■ **Set exercise**
Check every line below for the word "origin" and show those that hold it.
================================
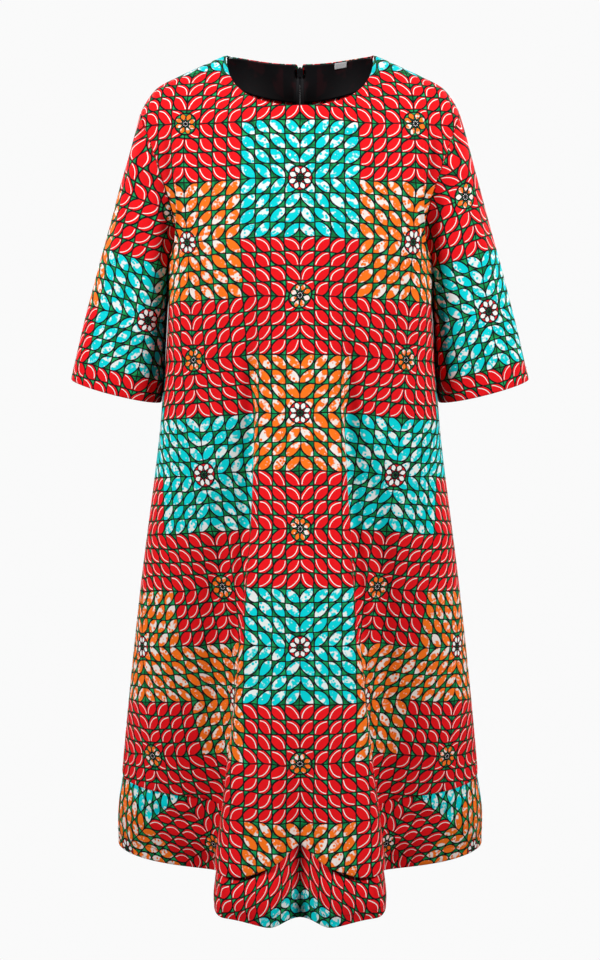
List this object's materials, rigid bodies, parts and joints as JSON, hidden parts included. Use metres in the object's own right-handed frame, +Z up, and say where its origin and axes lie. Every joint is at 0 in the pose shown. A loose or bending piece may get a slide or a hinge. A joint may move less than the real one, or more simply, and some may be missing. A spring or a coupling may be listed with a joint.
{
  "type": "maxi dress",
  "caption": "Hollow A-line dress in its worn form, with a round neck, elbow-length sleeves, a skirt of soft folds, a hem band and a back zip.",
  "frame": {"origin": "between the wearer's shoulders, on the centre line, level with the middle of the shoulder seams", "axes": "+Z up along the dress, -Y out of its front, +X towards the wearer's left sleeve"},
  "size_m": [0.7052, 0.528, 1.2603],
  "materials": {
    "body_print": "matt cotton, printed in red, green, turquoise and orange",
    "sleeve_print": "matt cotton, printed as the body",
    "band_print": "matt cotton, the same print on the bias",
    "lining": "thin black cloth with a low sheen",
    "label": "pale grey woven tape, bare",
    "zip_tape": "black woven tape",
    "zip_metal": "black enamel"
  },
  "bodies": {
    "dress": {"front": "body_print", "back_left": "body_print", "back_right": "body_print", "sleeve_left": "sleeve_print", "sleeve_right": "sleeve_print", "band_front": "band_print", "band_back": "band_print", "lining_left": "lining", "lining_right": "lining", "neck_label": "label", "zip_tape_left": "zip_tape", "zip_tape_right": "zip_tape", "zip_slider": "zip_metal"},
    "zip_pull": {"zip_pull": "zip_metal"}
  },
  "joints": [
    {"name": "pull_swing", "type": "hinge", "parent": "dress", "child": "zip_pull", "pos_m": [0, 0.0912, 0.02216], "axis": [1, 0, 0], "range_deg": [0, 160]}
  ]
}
================================
■ **In response**
List this object's materials, rigid bodies, parts and joints as JSON, hidden parts included. Use metres in the object's own right-handed frame, +Z up, and say where its origin and axes lie. Every joint is at 0 in the pose shown. A loose or bending piece may get a slide or a hinge. A joint may move less than the real one, or more simply, and some may be missing. A spring or a coupling may be listed with a joint.
  "frame": {"origin": "between the wearer's shoulders, on the centre line, level with the middle of the shoulder seams", "axes": "+Z up along the dress, -Y out of its front, +X towards the wearer's left sleeve"},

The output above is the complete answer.